Too Legit: The MC Hammer Story (2001), “M.C. Hammer”
AVC: Did your background as a rapper help open a door to this role?

RM: It did. It did. I broke my ankle on the first day of that job, so I didn’t really get to dance the way that I wanted to, but what it did do was—I was with an agency and I had just gotten new management. The management was big and the agency was small, and didn’t want me to get with the big management, so the agency was sending me out for the role of Tupac. And they liked me and they were going to pay me $2,500 to do it, but the management was like, “Are you fucking kidding me?! You’re going for the lead! You’re playing Hammer, bro!” It had never crossed my mind. It had never. Crossed. My mind. And, sure enough, I went out there and auditioned for it and there were a bunch of guys auditioning for it and I was the first person to audition and they said, “Wow! This is going to be exciting.” After that audition, they called me back and said, “Let’s talk about availability” and the pay scale was completely different. And I got to hang out with Hammer, ended up dating a really cool chick for a while. That was a fun job.
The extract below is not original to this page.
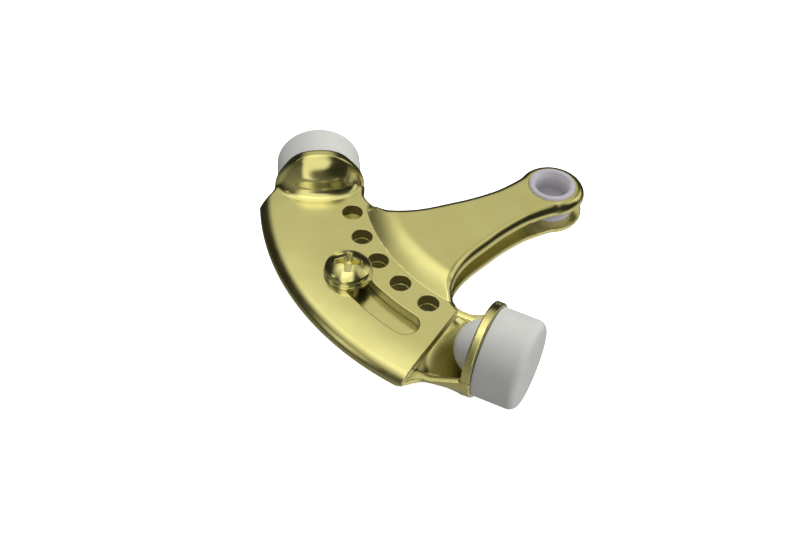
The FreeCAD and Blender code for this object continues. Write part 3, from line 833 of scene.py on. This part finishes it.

AVC: Now that it looks like a Tupac biopic might be a reality, you may still have a chance to play that role as well.

RM: I don’t know, I think the Tupac that they’re portraying is much younger than me. I really, really wanted to play Tupac because I just believe, I’m telling to you, dude, I’d really give you something consider. I’m being real; I really believe I have an understanding of Tupac’s existence that’s unique to a lot of people, but if it’s meant to be, it will be. We’ll see.